The teachers interviewed perceived the museum resources as a blessing since they have limited resources at their schools. They all expressed the view that taking learners to the museum is very useful and worthwhile. Through the museum's activities they felt that the learners' horizons were broadened, exposing them to the larger world. Hence they see the museum environment and experience as indispensable.
They also said that the museum is not only useful to learners, but to teachers as well. The presentations made at the museum have thus helped them to reconstruct the way they teach at their schools, allowing the learners to learn science by doing rather than theoretically. The teachers interviewed said that they found the museum's collections very useful teaching and learning aids since the learners get "hands-on" experience. The learners learn with understanding through the collections since they can see, feel and touch them and learning therefore becomes enjoyable.
They said that during some museum presentations, videos are shown and in those videos, the learners' background knowledge is taken into consideration. They also mentioned that they liked the idea of focusing on one aspect when the learners are at the museum, e.g., the mammal gallery.
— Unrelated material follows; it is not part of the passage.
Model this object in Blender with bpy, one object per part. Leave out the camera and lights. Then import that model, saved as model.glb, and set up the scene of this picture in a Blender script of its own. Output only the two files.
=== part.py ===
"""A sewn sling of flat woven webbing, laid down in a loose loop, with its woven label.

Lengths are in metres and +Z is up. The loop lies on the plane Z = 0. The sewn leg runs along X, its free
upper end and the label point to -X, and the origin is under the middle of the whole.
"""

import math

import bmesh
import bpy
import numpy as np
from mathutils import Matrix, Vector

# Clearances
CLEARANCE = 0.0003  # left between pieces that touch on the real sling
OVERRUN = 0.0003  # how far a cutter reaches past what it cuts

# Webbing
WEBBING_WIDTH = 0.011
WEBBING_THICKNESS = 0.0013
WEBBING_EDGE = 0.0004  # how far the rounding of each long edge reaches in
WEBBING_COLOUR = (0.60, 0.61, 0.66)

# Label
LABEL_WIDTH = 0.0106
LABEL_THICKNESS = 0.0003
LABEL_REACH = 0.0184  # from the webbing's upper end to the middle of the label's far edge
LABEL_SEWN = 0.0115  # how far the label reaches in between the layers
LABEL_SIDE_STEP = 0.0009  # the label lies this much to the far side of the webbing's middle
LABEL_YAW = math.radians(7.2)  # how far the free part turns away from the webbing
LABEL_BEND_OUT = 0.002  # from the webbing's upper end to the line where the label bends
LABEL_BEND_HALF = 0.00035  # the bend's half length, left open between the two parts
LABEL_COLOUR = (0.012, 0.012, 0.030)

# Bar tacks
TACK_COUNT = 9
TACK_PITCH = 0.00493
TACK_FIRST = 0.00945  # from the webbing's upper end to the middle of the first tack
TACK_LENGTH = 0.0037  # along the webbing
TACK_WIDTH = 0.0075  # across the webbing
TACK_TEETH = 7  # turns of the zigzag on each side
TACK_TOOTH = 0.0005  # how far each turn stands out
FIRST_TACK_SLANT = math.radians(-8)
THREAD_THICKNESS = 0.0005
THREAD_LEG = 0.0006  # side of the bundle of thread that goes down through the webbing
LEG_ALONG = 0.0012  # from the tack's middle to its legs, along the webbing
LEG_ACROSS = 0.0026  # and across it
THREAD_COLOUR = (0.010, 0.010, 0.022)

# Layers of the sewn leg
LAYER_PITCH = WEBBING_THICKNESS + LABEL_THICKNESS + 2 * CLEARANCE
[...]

In addition, one teacher felt that it was a good idea to prepare learners before their visit to the museum so that during the presentation the facilitators are able to build on the learner's ideas.
These teachers said that by going to a museum, a number of skills are learnt, viz., reading, writing, communication, creativity and research skills. They see a museum visit as not only concerned with the mastering of content, but also concerned with clearing of preconceptions and misconceptions and with a broader understanding of knowledge. What they liked most, they said, was the integrated and cross-curricula approaches to teaching and learning adopted during the presentations. For instance one teacher interviewed said that the presentation on fishes helped to make the learners aware of the dangers of pollution, in particular, water pollution. This was also helpful in incorporating environmental education into learning something, which is often lacking in the schools.